How Chatbots Will Change How Customers Interact with Your Business
Opinions are swirling over the coming AI revolution, and while much of the focus and discussion has been on jobs (where automation stands to displace a significant portion of the labor market), a more fundamental change is coming, and sooner than you think.
As it becomes easier than ever before to leverage advances in AI, more and more companies are turning to chatbots as a way to help customers find what they're looking for, get the help they need, or even schedule a service. It's never been easier to create a bot, even with no coding experience - and the savings can add up fast.
Chatbots provide the opportunity to make your business easier to interact with, helping you and your customers get things done more quickly and simply than ever before.
Here's an overview of the benefits and limitations of chatbots, and why you should consider them for your organization.
What Chatbots Can Do, and What They Can't
There are a lot of options to get started with chatbots, but before evaluating the available options, start by considering what you're actually trying to achieve with your bot. There's a lot of things that chatbots are great at, and some things that you might need to think through a little before implementing.
Let's start out with a simple question: what is a chatbot? A chatbot is a program that communicates with a user via text, in conversational language. It understands some or all of what the user is saying, and then responds. To be useful, it needs to have access to information - your calendar, your inventory, your frequently asked questions, etc. A chatbot doesn't necessarily need to have AI, but it saves a lot of work and aggravation.

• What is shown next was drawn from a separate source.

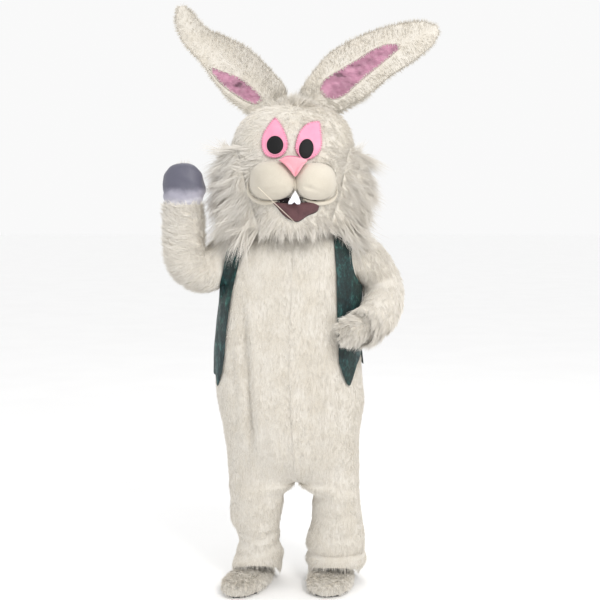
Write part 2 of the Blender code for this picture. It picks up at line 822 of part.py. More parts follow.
def make_face():
    pink, dark = (0.93, 0.45, 0.62), (0.015, 0.015, 0.016)
    for side, patch, eye in (("right", PATCH_RIGHT, EYE_RIGHT), ("left", PATCH_LEFT, EYE_LEFT)):
        face_piece("eye_patch_" + side, patch, lambda x, h: face_y(x, h) - 3.5,
                   lambda x, h: face_y(x, h) - 9, 2, pink)
        face_piece("eye_" + side, round_outline(*eye, count=12), lambda x, h: face_y(x, h) - 9.5,
                   lambda x, h: face_y(x, h) - 11.5, 2, dark, 0.6, crown=3)
    for side, pad in (("right", PAD_RIGHT), ("left", PAD_LEFT)):
        outline = round_outline(*pad[:4], 0, 16, PAD_SQUARE)
        face_piece("muzzle_" + side, outline, lambda x, h: face_y(x, h) - 6.5,
                   lambda x, h: face_y(x, h) - 9.5, 5, (0.80, 0.74, 0.62), 0.9, crown=pad[4])
    face_piece("mouth_lining", MOUTH, lambda x, h: face_y(x, h) - 2.6,
               lambda x, h: face_y(x, h) - 4.4, 2, (0.03, 0.02, 0.02))
    face_piece("lower_lip", LIP, lambda x, h: face_y(x, h) - 7.5,
               lambda x, h: face_y(x, h) - 9.5, 2, (0.28, 0.14, 0.15), crown=9)
    face_piece("nose", NOSE, lambda x, h: min(near_front_y(x, h) - 3, face_y(x, h) - 12),
               lambda x, h: min(near_front_y(x, h), -262) - 8, 3, (0.95, 0.42, 0.50), crown=20)
    top, low = TEETH[0][1], 1435
    face_piece("teeth", TEETH,
               lambda x, h: min(near_front_y(x, h, 3) - 1.5, -240 - 22 * min(1, (top - h) / (top - low) * 1.3)),
               lambda x, h: min(near_front_y(x, h, 3) - 5.0, -266), 2, (0.85, 0.85, 0.93))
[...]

The most important thing to understand about chatbots, regardless of their level of sophistication, is that at the end of the day, they're still a user interface. They're a way for a user to get information or perform an action. Your website is a different UI. Both are constrained by the information and actions available to them.
Chatbots in Action
Let's say that you're looking for a job. On a website, you might need to do some poking around in the 'About section', or perhaps in 'Human Resources' - or maybe the information isn't there at all, as jobs get posted straight to a different platform. Because a company's website is generally not designed solely to make it easy to apply for a job, there's not necessarily a direct path from the landing page to what you're looking for, so you may have to hunt for the information you need.
With a chatbot, finding this information is a much simpler process: just ask. Assuming the chatbot has access to the right information, it should get back to you with a link to the right place, whether it's on the website, through a third party service, or simply a message that you're not currently hiring. In fact, with some input from HR, you could even have it funnel the user based on their skills so that their inquiry hits the right inbox.
This example highlights why chatbots are so powerful - they offer an individualized experience with your company. A website - even with a very focused design - needs to appeal a more general audience.
This also highlights another important fact, though: a chatbot is only as good as the information it has.
Planning for Success
Making a chatbot that succeeds beyond your wildest dreams comes down to one thing: planning. You need to figure out what you want your bot to be good at and focus on that. Will it help users navigate your inventory? Give answers to common questions and only escalate to a human if necessary?
As Heiko Waechter from the digital design agency Huge says, "conversational interfaces can be powerful and effective when they're deployed in the right context and designed for the right use case. On the flip side, these interfaces can potentially get in the way of a user or be viewed as gimmicky or even frustrating when they are not thoughtfully designed." Narrow your focus, and you'll be more successful.
You also need to ensure that there's a way for the bot to recognize that it's run up against its limitations.
If your FAQ answers aren't solving a customer's problem, you want to make it easy for the bot to hand off the chat to someone who can help. People don't mind robots if they're helpful and not pretending to be something they're not - they get annoyed when they feel like they're being given the runaround.
What You Can Do Right Now
Chatbots stand to revolutionize the way that customers interact with businesses. They make it easier than ever to offer a personalized experience with your company, with a staggering number of options for channels. It's worth it to try a few out for yourself and see if this technology could be right for you.
- Keep in mind that a chatbot is just a different form of UI, a way of getting information or getting something done.
- Narrow your focus and figure out what you want a chatbot to do well.
- Plan carefully, and build in ways to get in touch with a human.